Despite both books being well-regarded, I backed away from The Winter of Our Discontent and The Moon Is Down, since their settings (amongst East Coast academics and in wartime Norway, respectively) seemed so distant from Steinbeck's familiar Northern California haunts. Of course, Steinbeck was such a good writer that he probably could have had success with any setting, but either book would have seemed like too much of a departure from everything else I read during the summer. (I'll certainly read both books eventually, but they just didn't fit this summer.)
So instead, I turned to his 1947 novella, The Pearl. From summaries I had read, I assumed this was another California book, but after only a few paragraphs I realized that The Pearl is actually set in Mexico, on the Gulf. So while the setting isn't California, I decided to keep reading once I saw that the characters (the poor, living off the land) and theme (the divide and tension between social classes) in the first chapter were consistent with my other Steinbeck reading. As it turns out, The Pearl was the perfect book to finish my summer - sort of like a light, refreshing dessert after a rich meal. Not that the story was light in tone - a definite sadness pervades - but that it is so plainly and simply written. No huge cast of characters, no detailed histories, no deep philosophy. Just a sad, sometimes heartbreaking parable of the false promise of material wealth, which is very consistent with Steinbeck's worldview.

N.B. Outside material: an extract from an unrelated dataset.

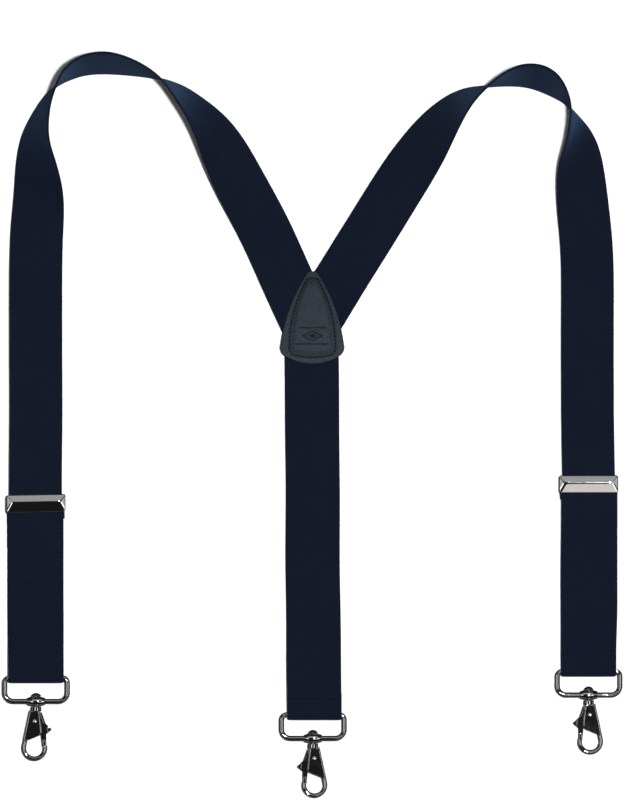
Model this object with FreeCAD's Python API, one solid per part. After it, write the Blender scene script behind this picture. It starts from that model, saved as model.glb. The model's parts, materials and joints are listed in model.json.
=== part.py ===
import FreeCAD, Part
import math
import os

from FreeCAD import Vector

# Suspenders laid flat on their back on a table: millimetres, +Z up from the table, +Y towards
# the shoulders, X to the right. The origin is the bottom centre of the whole object's box.

# Elastic webbing: nominal 38 mm (1.5 inch).
STRAP_WIDTH = 37.5
STRAP_THICK = 1.8

# Levels above the table, where a strap is folded round the wire of a clip's loop.
WIRE_RADIUS = 1.8
FOLD_GAP = 3.8  # between the two layers, 0.1 mm clear of the wire on each side
REAR_LOW = 0.1
REAR_HIGH = REAR_LOW + STRAP_THICK
FRONT_LOW = REAR_HIGH + FOLD_GAP
FRONT_HIGH = FRONT_LOW + STRAP_THICK
WIRE_LEVEL = (REAR_HIGH + FRONT_LOW) / 2
FRONT_MIDDLE = (FRONT_LOW + FRONT_HIGH) / 2

# Stack of layers inside the leather patch.
LEATHER = 1.4
BACK_STRAP_LOW = LEATHER
SHOULDER_LOW = BACK_STRAP_LOW + STRAP_THICK + 0.05
SHOULDER_MIDDLE = SHOULDER_LOW + STRAP_THICK / 2
PATCH_LOW = SHOULDER_LOW + STRAP_THICK + 0.15
PAD_THICK = 1.2

# Where the straps and their hardware lie. Each front strap: centre X, wire Y, slide Y.
LEFT_X, LEFT_WIRE_Y, LEFT_SLIDE_Y = -191.4, -175.3, -54.5
RIGHT_X, RIGHT_WIRE_Y, RIGHT_SLIDE_Y = 191.4, -170.8, -41.2
BACK_X, BACK_WIRE_Y = 0.4, -200.9
FLAT_TOP_Y = 86.4  # a front strap is flat and straight from here down to its fold
SPLIT_Y = -78.0  # below this the front layer gets longer and shorter as the slide moves
FOLD_LENGTH = 12.0  # of both layers above the wire, in the piece that travels with the loop

# The shoulder loops, followed clockwise: the strap stands up on its outer edge as it turns.
# Each row: X and Y of the strap's middle, height of its outer edge, roll in degrees.
LEFT_ROUTE = [
    (LEFT_X, FLAT_TOP_Y, FRONT_MIDDLE, 0),
    (-190.6, 135.0, 4.6, 2),
    (-189.6, 160.6, 2.6, 20),
    (-190.9, 180.0, 1.4, 39),
    (-191.2, 196.6, 1.0, 55),
    (-188.3, 211.5, 1.0, 69),
    (-183.2, 225.0, 1.0, 80),
    (-177.2, 234.6, 1.0, 90),
    (-169.8, 242.4, 1.0, 102),
    (-159.8, 248.0, 1.0, 110),
    (-145.7, 250.4, 1.0, 114),
    (-127.3, 247.9, 1.0, 108),
    (-105.2, 239.4, 1.0, 90),
    (-92.7, 230.3, 1.0, 74),
    (-81.4, 219.0, 1.0, 61),
    (-70.0, 204.2, 1.2, 44),
    (-60.8, 188.3, 1.6, 27),
    (-50.0, 167.0, 2.3, 12),
    (-34.9, 138.4, 3.5, 2),
    (-17.0, 99.4, SHOULDER_MIDDLE, 0),
    (-0.5, 63.6, SHOULDER_MIDDLE, 0),
]
RIGHT_ROUTE = [
    (-0.5, 67.6, SHOULDER_MIDDLE, 0),
    (18.4, 98.6, SHOULDER_MIDDLE, 0),
    (43.6, 139.1, 3.5, 1),
    (64.0, 171.8, 2.4, 10),
    (78.4, 193.3, 1.6, 27),
    (87.4, 206.0, 1.2, 41),
    (97.2, 217.5, 1.0, 55),
    (107.8, 226.6, 1.0, 70),
    (121.8, 234.4, 1.0, 90),
    (134.6, 239.6, 1.0, 105),
    (149.4, 241.6, 1.0, 116),
    (163.6, 237.2, 1.0, 116),
    (172.6, 229.4, 1.0, 104),
    (178.4, 219.6, 1.0, 90),
    (181.8, 208.0, 1.0, 73),
    (184.0, 195.4, 1.0, 53),
    (185.4, 179.4, 1.4, 31),
    (187.2, 154.0, 2.8, 11),
    (189.9, 124.0, 4.8, 1),
    (RIGHT_X, FLAT_TOP_Y, FRONT_MIDDLE, 0),
]
MIDLINE_GAP = 0.3  # between the two shoulder straps' ends under the patch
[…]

Overall, the six books show Steinbeck's admirable range, from weighty, multi-generational epics to comic romps to plainspoken parables. Yet he wrote in these various styles while remaining faithful to his central obsession: the plight of poor Americans and their struggle to survive in a harsh, unrelenting society that treats them, at best, with indifference. Reading these books this summer, and The Grapes of Wrath earlier, has made me realize that Steinbeck is one of the very best writers that America has ever produced.